### THE PROBLEM
Among the lines below, keep only those from the one containing "for leftover in" through the one containing "if empty is", and reproduce them exactly.

### RECORDS SHOWN
__________________________________________________

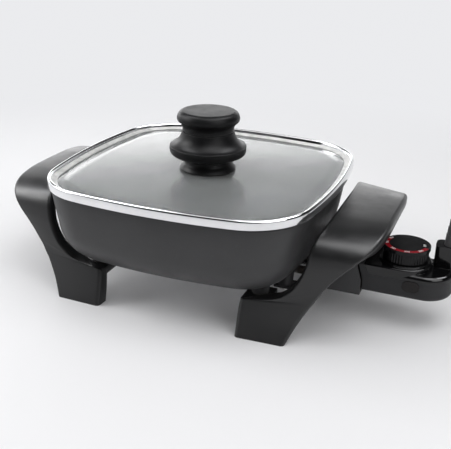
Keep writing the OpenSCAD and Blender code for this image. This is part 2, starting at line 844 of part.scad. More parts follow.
module lid_seal() {
    top_z = glass_top_z - seal_drop;
    color("lightgray") seated()
        skin([
            rim_ring(rim_w, seal_z),
            rim_ring(rim_w, top_z),
            rim_ring(glass_edge, top_z),
            rim_ring(glass_edge, glass_z),
            rim_ring(glass_edge + seal_w, glass_z),
            rim_ring(glass_edge + seal_w, seal_z)
        ], closed = true);
}

module lid_glass() {
    bend = glass_edge + glass_border;
    color("lightgray", 0.4) seated()
        difference() {
            skin([
                rim_ring(bend + glass_bend_w, glass_z + glass_rise),
                rim_ring(bend, glass_z),
                rim_ring(glass_edge, glass_z),
                rim_ring(glass_edge, glass_top_z),
                rim_ring(bend, glass_top_z),
                rim_ring(bend + glass_bend_w, crown_z)
            ]);
            post(0, 0, glass_z - past, crown_z + past, knob_screw_r + loose);
        }
}

// -------------------------------------------------------------------- knob

// Smooth side of a turned piece. Each row gives how far a point lies outside
// r, and its height as a share of h.
function turned_side(r, z, h, rows, steps) =
    smooth([for (p = rows) [r + p[0], z + p[1] * h]], steps);

module turned_piece(side, z, h, bore_r, bore_h) {
    difference() {
        rotate_extrude() polygon(concat([[0, z]], side, [[0, z + h]]));
        post(0, 0, z - past, z + bore_h, bore_r);
    }
}

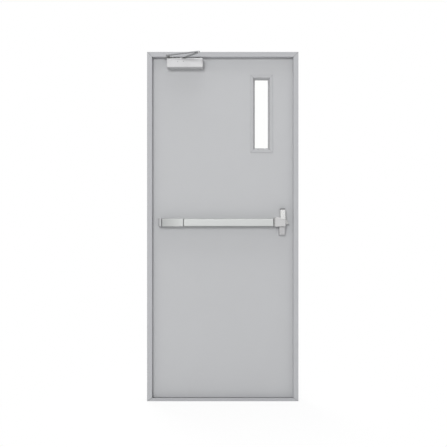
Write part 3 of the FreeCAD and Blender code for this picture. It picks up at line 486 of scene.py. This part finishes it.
def satin_metal(name, colour, along, roughness, metallic=1.0, painted_shade_end=None):
    """Metal with fine scratches along one axis; painted_shade_end is (low x, high x, share)."""
    material, tree = empty_material(name)
    spot = add(tree, "ShaderNodeTexCoord").outputs["Object"]
    stretch = [per_metre(SCRATCH_MM)] * 3
    stretch[along] = per_metre(SCRATCH_RUN_MM)
    drawn = add(tree, "ShaderNodeMapping", {"Scale": stretch}, {"Vector": spot})
    lines = add(tree, "ShaderNodeTexNoise", {"Scale": 1.0, "Detail": 3.0},
                {"Vector": drawn.outputs[0]})
    tone = add(tree, "ShaderNodeMix", {6: linear(colour, 0.95), 7: linear(colour, 1.05)},
               {0: lines.outputs["Fac"]}, data_type="RGBA")
    # Painted shade: the tone is mixed towards black, by the full share at start x and not at all
    # at end x.
    if painted_shade_end:
        start, end, share = painted_shade_end
        axes = add(tree, "ShaderNodeSeparateXYZ", {}, {0: spot})
        shade_fade = add(tree, "ShaderNodeMapRange",
                     {"From Min": start, "From Max": end, "To Min": share, "To Max": 0.0},
                     {"Value": axes.outputs["X"]})
        tone = add(tree, "ShaderNodeMix", {7: linear("#000000")},
                   {0: shade_fade.outputs[0], 6: tone.outputs[2]}, data_type="RGBA")
    sheen = add(tree, "ShaderNodeMapRange",
                {"To Min": roughness - GLOSS_SPREAD, "To Max": roughness + GLOSS_SPREAD},
                {"Value": lines.outputs["Fac"]})
    skin = add(tree, "ShaderNodeBump", {"Strength": 0.10, "Distance": 0.0003},
               {"Height": lines.outputs["Fac"]})
    shader = add(tree, "ShaderNodeBsdfPrincipled", {"Metallic": metallic},
                 {"Base Color": tone.outputs[2], "Roughness": sheen.outputs[0],
                  "Normal": skin.outputs[0]})
    add(tree, "ShaderNodeOutputMaterial", {}, {"Surface": shader.outputs[0]})
    return material


print("scratches drawn", SCRATCH_MM, "mm apart")

# %% [markdown]
# ### The door's satin metals
#
# The bar's aluminium is anodised, and its clear skin makes it less mirror-like than bare
# metal. The sloping cover at the hinge side, where it tapers off, carries painted shade: its
# tone darkens towards its low end. The other metals have the same fine lines and differ in
# tone and gloss: the hinges are satin stainless steel, the closer's arms and the screws are
# zinc plated, and the latch is nickel plated.

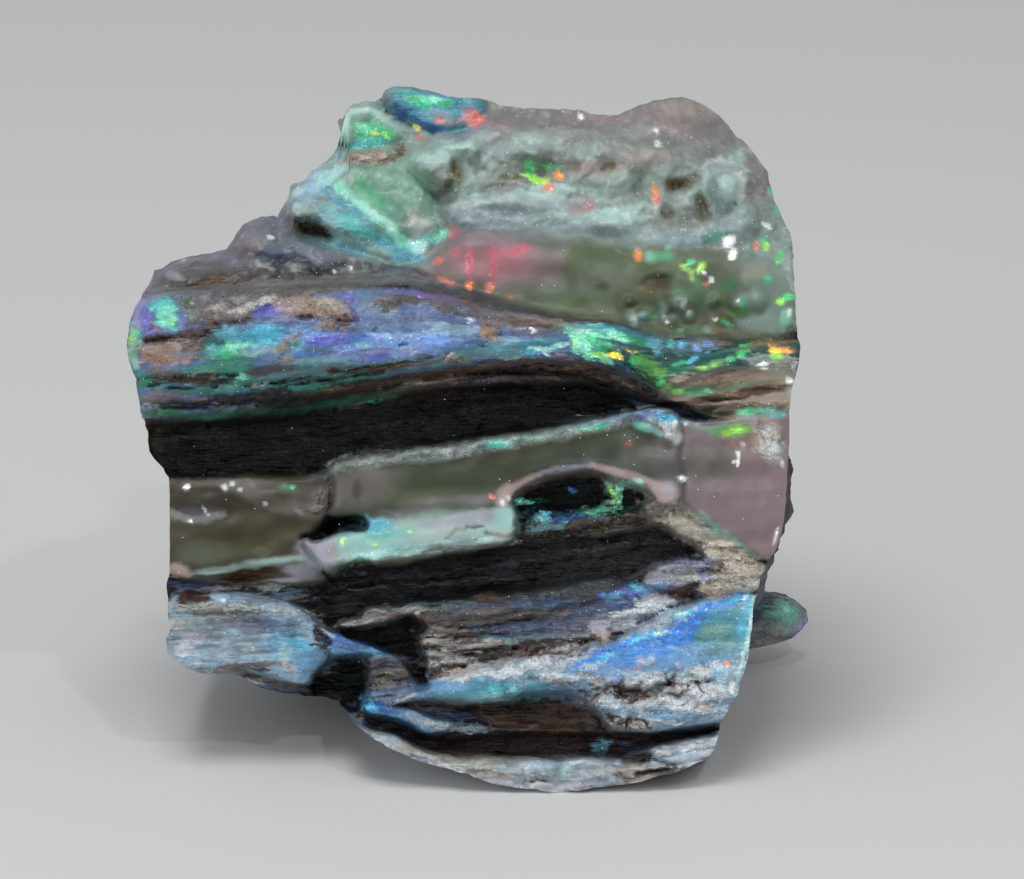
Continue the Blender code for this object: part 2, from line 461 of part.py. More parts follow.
def opal_material():
    material = bpy.data.materials.new("opal")
    material.use_nodes = True
    surface = material.node_tree.nodes["Principled BSDF"]
    surface.inputs["Base Color"].default_value = (0.42, 0.52, 0.58, 1)
    surface.inputs["Roughness"].default_value = 0.35
    surface.inputs["Metallic"].default_value = 0
    return material


def build_stone():
    grid = box_grid(COLUMNS, ROWS, LAYERS)
    shares = np.round(np.array([point.co for point in grid.verts], float) + 0.5, 6)
    places = stone_points(*shares.T) * MM
    for point, place in zip(grid.verts, places):
        point.co = place
    mesh = bpy.data.meshes.new("opal_specimen")
    grid.to_mesh(mesh)
    grid.free()
    mesh.materials.append(opal_material())
    stone = bpy.data.objects.new("opal_specimen", mesh)
    facets = stone.modifiers.new("facets", "DECIMATE")
    facets.ratio = TRIANGLES / (2 * len(mesh.polygons))
    facets.use_collapse_triangulate = True
    return stone


for leftover in list(bpy.data.objects):
    bpy.data.objects.remove(leftover)
specimen = bpy.data.collections.new("opal_specimen")
bpy.context.scene.collection.children.link(specimen)
specimen.objects.link(build_stone())
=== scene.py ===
# %% [markdown]
# # Opalised wood specimen
#
# This is a stone of wood that silica soaked through and turned to opal. Its grain runs from left to
# right. A blue and green ridge crosses it, a glassy slab hangs over a burnt-looking hollow, and a milky
# dome sits on top. The whole stone is one piece, so the lesson makes one mesh and puts the craft into its
# relief, its painted colours and its opal materials.
#
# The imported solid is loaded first. It fixes the place and the size of the stone, and the fine mesh made
# here stays inside its box.

import bmesh
import bpy
import numpy as np
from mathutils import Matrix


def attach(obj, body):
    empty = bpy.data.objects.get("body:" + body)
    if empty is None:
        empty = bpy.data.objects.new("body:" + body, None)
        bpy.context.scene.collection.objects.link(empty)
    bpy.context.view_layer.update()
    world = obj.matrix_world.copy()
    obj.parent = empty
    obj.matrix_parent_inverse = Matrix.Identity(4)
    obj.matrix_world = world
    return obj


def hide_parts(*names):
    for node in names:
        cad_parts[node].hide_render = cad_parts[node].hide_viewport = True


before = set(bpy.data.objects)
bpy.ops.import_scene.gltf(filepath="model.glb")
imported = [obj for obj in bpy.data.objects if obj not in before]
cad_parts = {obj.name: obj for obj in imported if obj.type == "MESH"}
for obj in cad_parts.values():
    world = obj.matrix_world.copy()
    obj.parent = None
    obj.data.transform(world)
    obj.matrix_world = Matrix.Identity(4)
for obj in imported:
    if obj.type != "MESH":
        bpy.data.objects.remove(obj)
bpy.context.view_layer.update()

# %% [markdown]
# ## The floor, the camera and the light
#
# A close-up from half a metre away has almost no perspective, so a long lens stands 460 mm off and looks
# down at 18 degrees. The front of the stone is a relief over a plane that leans back by the same angle,
# so the camera looks at it square on.
#
# The light is that of a small studio: a broad soft panel above, a weaker one at the left and a pale room
# around. One smaller lamp gives the wet-looking glints that tell glassy opal from dry crust.

# %% Floor, camera and lights
MM = 0.001
LEAN = np.radians(18)
# in millimetres: where the camera looks on the leaning plane, how far off it stands, and the stone's place
AXIS_ACROSS = 2.6
AXIS_UP = 19.1
SPREAD_DISTANCE = 460
LIFT = 0.5
CENTRE = (0.53, 14.32)
LENS = 299.2
# in metres
FLOOR_SIZE = 6.0
LAMP_TARGET = (0, 0, 0.015)
FLOOR_COLOUR = (0.72, 0.72, 0.71, 1)
ROOM_COLOUR = (0.95, 0.97, 1.0, 1)
ROOM_BRIGHTNESS = 0.38
# name, place in metres, size, watts
LAMPS = (
    ("top panel", (-0.05, -0.12, 0.42), 0.20, 0.78),
    ("left panel", (-0.30, -0.34, 0.16), 0.20, 0.34),
    ("glint lamp", (0.13, -0.26, 0.34), 0.02, 0.16),
)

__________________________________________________

### RESPONSE
for leftover in list(bpy.data.objects):
    bpy.data.objects.remove(leftover)
specimen = bpy.data.collections.new("opal_specimen")
bpy.context.scene.collection.children.link(specimen)
specimen.objects.link(build_stone())
=== scene.py ===
# %% [markdown]
# # Opalised wood specimen
#
# This is a stone of wood that silica soaked through and turned to opal. Its grain runs from left to
# right. A blue and green ridge crosses it, a glassy slab hangs over a burnt-looking hollow, and a milky
# dome sits on top. The whole stone is one piece, so the lesson makes one mesh and puts the craft into its
# relief, its painted colours and its opal materials.
#
# The imported solid is loaded first. It fixes the place and the size of the stone, and the fine mesh made
# here stays inside its box.

import bmesh
import bpy
import numpy as np
from mathutils import Matrix


def attach(obj, body):
    empty = bpy.data.objects.get("body:" + body)
    if empty is None:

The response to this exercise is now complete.